We have seen ({prf:ref}cor-analytic-measurable and {prf:ref}prop-Souslin-Baire) that all analytic sets are Lebesgue measurable and have the Baire property. Since these properties are closed under complements, it follows that the same holds for co-analytic ($\PP[1]$) sets. Analytic sets also have the perfect-set property, but if you worked out the exercise, you will see that the proof does not carry over to complements of analytic sets. Can we find a different proof?

Similarly, it does not seem impossible to extend the regularity properties (LM) and (BP) to higher levels of the projective hierarchy. We will soon see that there are metamathematical limits that prevent us from doing so.

Without explicitly mentioning it, up to now we have been working in $\ZF$, Zermelo-Fraenkel set theory, plus a weak form of Choice ($\AC_\omega(\Baire)$). If we add the full Axiom of Choice ($\AC$), we saw that the regularity properties do not extend to all sets. Solovay's model of $\ZF+\DC$ shows that the use of a strong version of Choice is necessary for this.

On the other hand, the proofs gave us no direct indication how 'complex' the non-regular sets we constructed are. We will study a model of $\ZF$ in which exists a $\bDelta^1_2$ set which neither is Lebesgue measurable nor has the Baire property. This, together with the Solovay model, shows we cannot settle in $\ZF$ alone the question of whether the projective sets are measurable or have the Baire property. We would have to add additional axioms.

A key feature in the construction of a non-measurable $\bDelta^1_2$ set is the use of the well-ordering principle rather than the Axiom of Choice.

:label: prop-non-meas

Suppose $<_W \subseteq \Real\times\Real$ is a well-ordering of $\Real$ of order-type $\omega_1$, then the set

$$
A = \{(x,y) \colon x <_W y\}
$$

neither is Lebesgue measurable nor has the Baire property.

Lebesgue measure here refers to the product measure $\lambda \times \lambda$, which is the unique translation invariant measure defined on the Borel $\sigma$-algebra generated by the rectangles $I \times J$, where $I$ and $J$ are open intervals, and $(\lambda\times \lambda)(I \times J) = \lambda(I)\lambda(J)$.

Since $<_W$ is of order type $\omega_1$, for every $y \in \Real$, the set $A_y = \{x \colon x <_W y \}$ is countable, and hence of Lebesgue measure zero. 

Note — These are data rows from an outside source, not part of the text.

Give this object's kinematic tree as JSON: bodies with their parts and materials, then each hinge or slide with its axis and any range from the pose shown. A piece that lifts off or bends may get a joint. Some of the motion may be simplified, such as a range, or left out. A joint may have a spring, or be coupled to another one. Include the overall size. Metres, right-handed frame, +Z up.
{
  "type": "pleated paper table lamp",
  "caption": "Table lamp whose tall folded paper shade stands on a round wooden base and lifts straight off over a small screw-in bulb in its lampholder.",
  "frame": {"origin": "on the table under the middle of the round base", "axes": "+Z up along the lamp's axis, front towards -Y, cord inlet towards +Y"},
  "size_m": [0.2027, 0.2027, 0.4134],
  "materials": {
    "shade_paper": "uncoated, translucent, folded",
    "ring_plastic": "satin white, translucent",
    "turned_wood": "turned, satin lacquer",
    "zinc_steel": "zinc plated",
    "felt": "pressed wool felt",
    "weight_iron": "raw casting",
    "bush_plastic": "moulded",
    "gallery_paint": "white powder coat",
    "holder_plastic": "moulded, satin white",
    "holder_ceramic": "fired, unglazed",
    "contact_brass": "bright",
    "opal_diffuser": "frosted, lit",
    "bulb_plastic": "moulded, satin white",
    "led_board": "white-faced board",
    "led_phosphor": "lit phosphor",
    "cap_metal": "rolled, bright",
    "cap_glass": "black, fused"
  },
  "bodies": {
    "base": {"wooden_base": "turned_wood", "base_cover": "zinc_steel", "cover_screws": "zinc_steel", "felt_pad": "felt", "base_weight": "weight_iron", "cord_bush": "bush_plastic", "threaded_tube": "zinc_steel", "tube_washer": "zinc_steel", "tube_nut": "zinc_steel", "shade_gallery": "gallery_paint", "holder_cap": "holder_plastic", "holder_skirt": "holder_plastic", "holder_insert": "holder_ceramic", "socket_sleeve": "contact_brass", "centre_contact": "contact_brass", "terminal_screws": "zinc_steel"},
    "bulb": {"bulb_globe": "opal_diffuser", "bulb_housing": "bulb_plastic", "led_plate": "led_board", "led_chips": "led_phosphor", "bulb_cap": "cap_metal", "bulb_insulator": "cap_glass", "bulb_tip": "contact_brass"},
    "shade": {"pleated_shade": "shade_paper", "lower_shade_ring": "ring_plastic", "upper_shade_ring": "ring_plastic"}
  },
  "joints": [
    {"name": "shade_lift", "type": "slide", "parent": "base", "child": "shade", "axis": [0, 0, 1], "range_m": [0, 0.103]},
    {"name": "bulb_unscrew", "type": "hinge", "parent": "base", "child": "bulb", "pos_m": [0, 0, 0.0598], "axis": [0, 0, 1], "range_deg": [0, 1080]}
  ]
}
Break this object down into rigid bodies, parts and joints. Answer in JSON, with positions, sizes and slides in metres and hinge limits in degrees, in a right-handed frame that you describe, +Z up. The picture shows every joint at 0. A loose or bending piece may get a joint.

**Fubini's Theorem** implies that if $A \subseteq \Real^2$ is measurable, then 
\begin{equation*}
	(\lambda\times\lambda) (A) = \int \lambda(A_y) d\lambda(y) = 0.
\end{equation*}

So if $A$ is measurable, then $(\lambda\times\lambda) (A) = 0$. The complement of $A$ is $ \Co{A} = \{(x,y) \colon x \geq_W y \}$. As above, for any $x \in \Real$, $(\Co{A})_x = \{y \colon x \geq_W y \}$ is countable, and hence $\lambda(\Co{A})_x = 0$ for all $x$. 

Again, by Fubini's Theorem, $(\lambda\times\lambda) (\Co{A}) = 0$, and thus $(\lambda\times\lambda) (\Real)  = (\lambda\times\lambda) (A \cup \Co{A}) = (\lambda\times\lambda) (A) + (\lambda\times\lambda) (\Co{A}) = 0$, a contradiction.

We can apply a similar reasoning for Baire category, using the Lemma below. The sections $A_y$ and $\Co{A}_x$ are countable, and hence meager. 

The following lemma provides a Baire category analogue to Fubini's Theorem.

:label: lem-Fubini-category

Let $A \subseteq \Real^2$ have the property of Baire. Then $A$ is meager if and only if $A_x = \{y \colon (x,y) \in A\}$ is meager for all $x$ except a meager set.

For a proof see {cite}Kechris:1995a.

Therefore, if the Continuum hypothesis ($\CH$) holds in a model and we can well-order $\Real$ (or $\Baire$, $\Cant$) within a certain complexity (as a subset of $\Real^2$), we can find a non-regular set of the same complexity. The question now becomes how (hard it is) to define a well-ordering of $\Real$, and of course if $\CH$ holds.